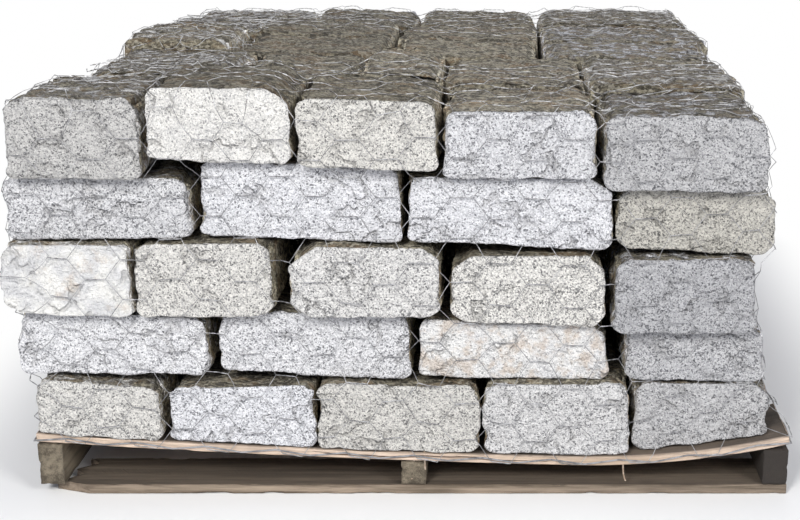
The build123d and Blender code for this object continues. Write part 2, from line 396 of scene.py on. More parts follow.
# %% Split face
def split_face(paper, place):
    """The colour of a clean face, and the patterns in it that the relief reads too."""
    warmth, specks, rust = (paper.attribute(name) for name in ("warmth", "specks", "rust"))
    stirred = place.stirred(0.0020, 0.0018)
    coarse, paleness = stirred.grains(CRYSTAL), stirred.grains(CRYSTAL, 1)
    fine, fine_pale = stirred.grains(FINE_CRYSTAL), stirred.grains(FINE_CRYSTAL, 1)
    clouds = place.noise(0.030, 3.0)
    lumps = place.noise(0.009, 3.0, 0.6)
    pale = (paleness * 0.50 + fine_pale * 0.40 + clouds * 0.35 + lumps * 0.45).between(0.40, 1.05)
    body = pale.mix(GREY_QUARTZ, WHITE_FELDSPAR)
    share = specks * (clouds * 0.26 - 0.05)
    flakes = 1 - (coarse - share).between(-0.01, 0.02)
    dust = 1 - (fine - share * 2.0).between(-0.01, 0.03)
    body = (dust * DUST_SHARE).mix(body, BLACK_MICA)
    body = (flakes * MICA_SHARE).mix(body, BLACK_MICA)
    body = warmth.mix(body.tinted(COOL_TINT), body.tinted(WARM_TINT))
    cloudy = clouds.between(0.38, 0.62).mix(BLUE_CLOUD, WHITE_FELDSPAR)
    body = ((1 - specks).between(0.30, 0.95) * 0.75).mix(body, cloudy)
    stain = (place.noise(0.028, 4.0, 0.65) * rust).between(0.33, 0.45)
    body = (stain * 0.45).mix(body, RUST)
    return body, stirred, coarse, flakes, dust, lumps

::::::

▶ [Short task] Restate the data above exactly, keeping each word as it stands.

▶ [Result of this exercise]
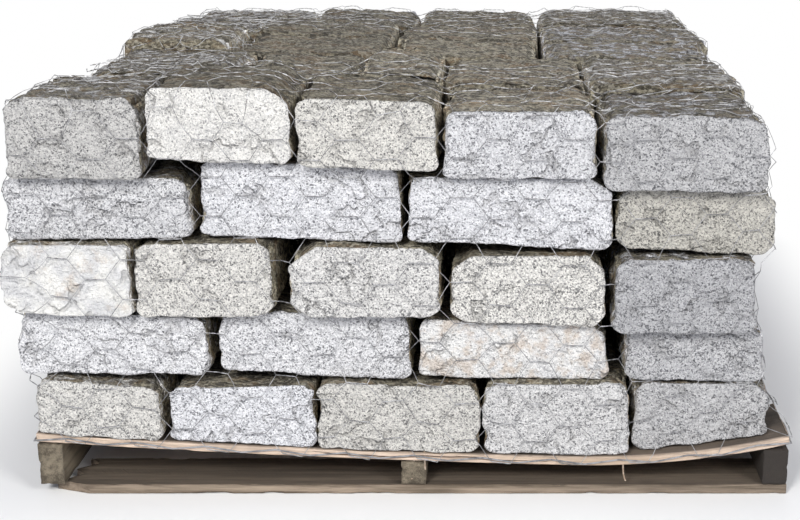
The build123d and Blender code for this object continues. Write part 2, from line 396 of scene.py on. More parts follow.
# %% Split face
def split_face(paper, place):
    """The colour of a clean face, and the patterns in it that the relief reads too."""
    warmth, specks, rust = (paper.attribute(name) for name in ("warmth", "specks", "rust"))
    stirred = place.stirred(0.0020, 0.0018)
    coarse, paleness = stirred.grains(CRYSTAL), stirred.grains(CRYSTAL, 1)
    fine, fine_pale = stirred.grains(FINE_CRYSTAL), stirred.grains(FINE_CRYSTAL, 1)
    clouds = place.noise(0.030, 3.0)
    lumps = place.noise(0.009, 3.0, 0.6)
    pale = (paleness * 0.50 + fine_pale * 0.40 + clouds * 0.35 + lumps * 0.45).between(0.40, 1.05)
    body = pale.mix(GREY_QUARTZ, WHITE_FELDSPAR)
    share = specks * (clouds * 0.26 - 0.05)
    flakes = 1 - (coarse - share).between(-0.01, 0.02)
    dust = 1 - (fine - share * 2.0).between(-0.01, 0.03)
    body = (dust * DUST_SHARE).mix(body, BLACK_MICA)
    body = (flakes * MICA_SHARE).mix(body, BLACK_MICA)
    body = warmth.mix(body.tinted(COOL_TINT), body.tinted(WARM_TINT))
    cloudy = clouds.between(0.38, 0.62).mix(BLUE_CLOUD, WHITE_FELDSPAR)
    body = ((1 - specks).between(0.30, 0.95) * 0.75).mix(body, cloudy)
    stain = (place.noise(0.028, 4.0, 0.65) * rust).between(0.33, 0.45)
    body = (stain * 0.45).mix(body, RUST)
    return body, stirred, coarse, flakes, dust, lumps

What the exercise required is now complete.